I’d never seen anything being born before, so I loved to watch the babies appear. Most gerbil mothers had four to six babies, but sometimes they’d surprise me and have only one or up to ten. The birthing mothers would race around the cage, seemingly frantic. Then they’d suddenly freeze in place, a look of absolute concentration on their faces as a baby emerged, pink and blind and squirming. It was like the most amazing magic trick in the world. Or like spring: one minute there was only dirt, and the next you’d see a purple crocus.

Once in a while, a mother would help the birth along by reaching between her hind legs to pull out the pup with her paws or teeth. Then she’d eat the goo surrounding the baby, a process that made me nearly gag but fascinated me anyway.

Certain gerbil moms delivered their pups in a tidy pile,
while others dashed madly around the cage as if being chased, dropping babies all over creation. Then, when it was over, these mothers would resolutely dig their babies out of the shavings and drag them over to a nest, usually in a corner, where the babies would peep like newly hatched chicks. The disconsolate fathers watched this process from a distance and slept alone for a few days, but otherwise seemed unbothered by parenthood.

As I watched the pups wiggle around in search of their mother’s milk, I couldn’t help but compare them to my sister, Gail. She had arrived in our lives just as red-faced and bald and squinty as a gerbil pup. My mother must have given birth to all of us, I reasoned, though I couldn’t imagine Mom pulling off that goo with her teeth. Now I wondered why she hadn’t nursed Gail.

Finally I asked. “Mom, couldn’t you have fed Gail yourself, instead of giving her bottles?”

Mom was frying hamburger patties, which she’d serve with mashed potatoes and a nice thick gravy of Campbell’s cream of mushroom soup. She rolled her eyes at me from her post by the stove.

“You’ve been reading too many books about Africa,” she said. “You can try that with your own babies if you want, but I prefer to think of myself as civilized.”

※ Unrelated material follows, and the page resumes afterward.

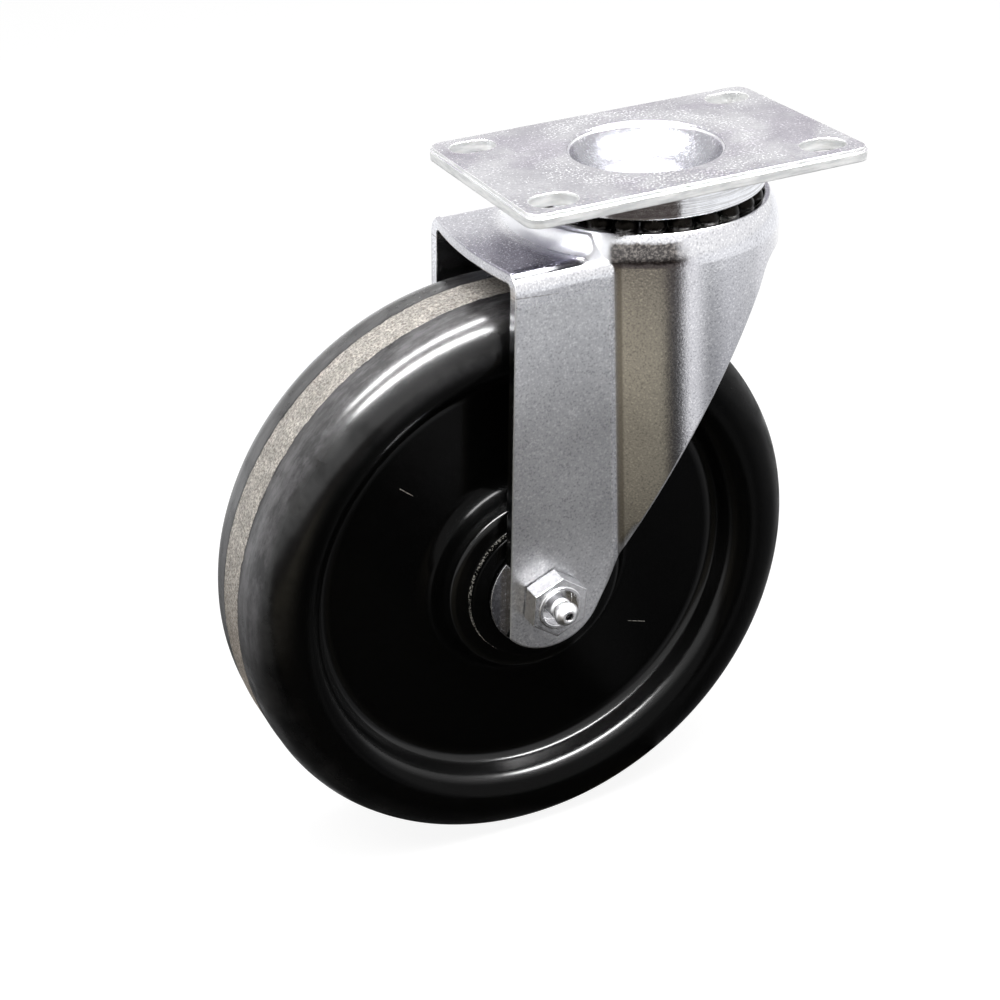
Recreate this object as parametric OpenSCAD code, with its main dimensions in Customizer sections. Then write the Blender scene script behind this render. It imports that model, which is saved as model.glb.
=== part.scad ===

as Mom saw it, was to raise independent children. She was a strong proponent of the idea that children should amuse themselves, so unless we were stuffed into the back of the car for family trips, where we rattled about like loose change, we were blissfully free of parental supervision even when we might have preferred their company. Just before our move to Virginia, for instance, Dad had kept a cabin cruiser on Chesapeake Bay. At cocktail hour, our parents would strap Donald and me into life jackets, hitch us onto ropes, and drop us into the water. They made sure to hoist up the ladder as we paddled and bobbed like bright orange ducklings around the boat. I was happy enough, but scrawny Donald was miserably blue-lipped with cold in minutes. He’d mewl at Mom to let down the ladder, but she’d lean over the boat railing to gaze down at him with a drink in one hand and a cigarette in the other, shaking her head.

“Just a few more minutes, kids,” she’d say. “Your father and I need some time to ourselves.”

One day, when I complained about being friendless in our new Virginia neighborhood, Mom told me to stop moping.
“Moping never helped anything. You know it’ll all be better before you’re married. Find something to do. Go watch TV or read a book.”

I’d lost interest in television. Dad hadn’t wanted to pay for a color set like our neighbor’s, so he’d bought a $2 strip of tri-colored plastic. The colors on the plastic sheet ran in strips, with green on the bottom, pink in the middle, and blue along the top.

“There,” he’d announced. “Color TV without the cost.”

Mom wasn’t convinced. “I don’t know. Everyone has pink eyes,” she pointed out. “They look like albinos.”

Trying to follow the action of the Lone Ranger through the blurred edges of the color strips made me seasick, so I stopped watching television completely and read more than ever. Every home movie of me in Virginia starts with me reading in a corner until a big pair of adult hands grabs the book away and I’m forced to look up at the camera, blinking and tipping my head like a startled chicken.

As spring edged toward summer, however, I finally found a friend of my own. Marcy Cahill and I met when we were both forced into Girl Scouts. My mother was an overzealous troop leader who led us on sweaty hikes through the Norfolk Botanical Garden and invited a “hygiene lady” to our meeting to explain why it was essential for girls “to wipe from front to back, always front to back, following urination,” until Marcy and I about peed right in the kitchen from laughing.

Marcy and I fit together like bookends. Both of us were readers and animal lovers and
Star Trek
fans, to the point where we dressed in identical blue jeans and red turtlenecks to look like crew members of the starship
Enterprise
. This
behavior did little to enhance our popularity at school, but we went ahead and built our own starship
Enterprise
out of cardboard boxes in Marcy’s garage.

Because Marcy was my best friend, I knew I had to show her the gerbils. After all, Marcy and I had cut our fingers and rubbed our blood together to be sisters after a Girl Scout sleepover, the morning after discovering that the other girls had dipped our underpants in water and frozen them in the camp freezer. I just had to wait until the right moment, when Dad was at sea and wouldn’t know I’d disobeyed orders.